Une histoire de vampires et loups-garous certes courte, mais mature, riche et maîtrisée d’un bout à l’autre. Les personnages, décalés, évoluent dans une ambiance particulière qui s’accorde particulièrement bien avec le titre de ce premier tome. Un petit ovni dans la littérature du genre… à lire absolument ! La suite est apparemment prévue pour le premier trimestre 2013... Je vous en parlerai, c’est certain !

"Nous dégustâmes nos boissons respectives, tout en dissertant sur les prochains moyens à mettre en oeuvre pour ramener d'entre les morts chatons noyés et chiens écrasés, lesquels auraient leur revanche.
Une nuit banale, en somme."
"[...] A la fin de l'épisode, durant lequel Bob était resté étrangement silencieux, je me détournais de la vieille télé cathodique pour l'observer.

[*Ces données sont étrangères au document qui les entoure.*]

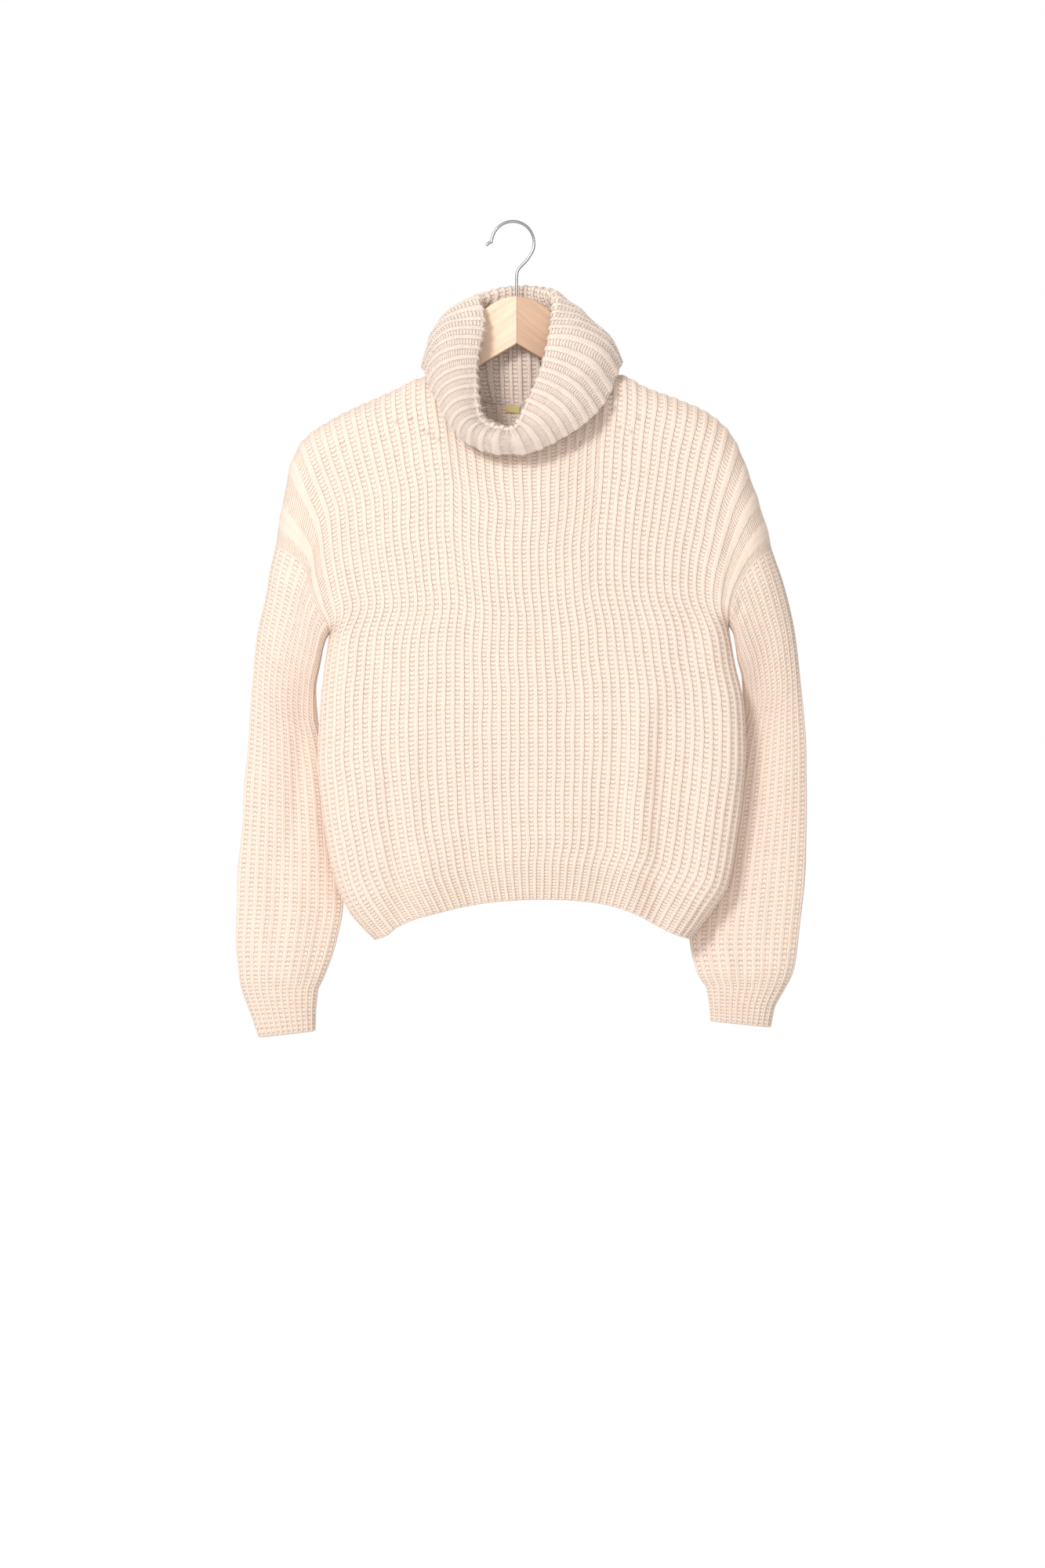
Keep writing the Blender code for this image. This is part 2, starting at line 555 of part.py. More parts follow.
turns = np.arange(2 * NECK_STEPS) * 12.0 / NECK_STEPS
neck_shares_only = {side: s[len(SHOULDER_STEPS):-len(SHOULDER_STEPS)] for side, s in shares.items()}
seam_points = neck_ring(turns, neck_shares_only)
faces.append(Face("roll_collar", collar(turns, seam_points), closed=True))

# the underarm, where body and sleeve meet in a deep crease
creases = {tuple(np.round(grids[side][len(low_levels), column_at] * 1e5).astype(int))
           for side in ("front", "back") for column_at in (0, -1)}

normals = shared_normals(faces, creases)
for face, normal in zip(faces, normals):
    points, polygons = wall_mesh(face, normal, WALL)
    mesh = bpy.data.meshes.new(face.name)
    mesh.from_pydata(points.tolist(), [], polygons)
    mesh.update()
    mesh.shade_smooth()
    mesh.set_sharp_from_angle(angle=math.radians(50))
    look = collar_knit if "collar" in face.name else rib if ("rib" in face.name or "cuff" in face.name) else knit
    new_object(face.name, mesh, look, group)
    walls[face.name] = (face, normal)

# bare label, made from the points of the back panel's inner face that carry it
back, back_normals = walls["back_panel"]
inner = (back.points - back_normals * WALL).reshape(back.grid.shape)
target = at(LABEL_AT[0], LABEL_AT[1], body_depth("back", np.array(LABEL_AT[0]), np.array(LABEL_AT[1])))
row = len(low_levels + arm_levels) - 2
cell = int(np.argmin(np.abs(inner[row + 1, :-1, 0] / 2 + inner[row + 1, 1:, 0] / 2 - target[0])))
corners = inner[row:row + 2, cell:cell + 2]
flat = unit(np.cross(corners[1, 1] - corners[0, 0], corners[1, 0] - corners[0, 1]))
flat = flat if flat[1] < 0 else -flat
sideways = unit(corners[1, 1] - corners[1, 0] + corners[0, 1] - corners[0, 0])
downwards = np.cross(flat, sideways)
downwards = downwards if downwards[2] < 0 else -downwards
centre = corners.reshape(4, 3).mean(axis=0)
centre = centre + sideways * ((target - centre) @ sideways) + downwards * ((target - centre) @ downwards)
bm = bmesh.new()
bmesh.ops.create_cube(bm, size=1.0)
for v in bm.verts:
    x, y, z = v.co
    p = (centre + sideways * x * LABEL[0] + downwards * y * LABEL[1]
         + flat * (0.0012 + (z + 0.5) * LABEL[2]))
    v.co = p
bm.normal_update()
if sum(f.normal.dot(f.calc_center_median() - Vector(centre)) for f in bm.faces) < 0:
    bmesh.ops.reverse_faces(bm, faces=bm.faces)
mesh = bpy.data.meshes.new("neck_label")
bm.to_mesh(mesh)
bm.free()
new_object("neck_label", mesh, woven, group)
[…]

Il demanda :
"Quel est le nom de l'acteur qui joue Spike ?
- James Marsters", répondit Edgar en fin connaisseur.
[..] L'air amusé, Bob secouait la tête, et ses longs cheveux d'un blond presque blanc avec elle.
"Sacré James, souffla-t-il, et il tapa dans ses mains. Il n'y a que lui pour se complaire dans ce genre de farce.
- Qu'est-ce que tu veux dire ?
- C'est un véritable vampire. Il doit avoir dans les trois cents ans."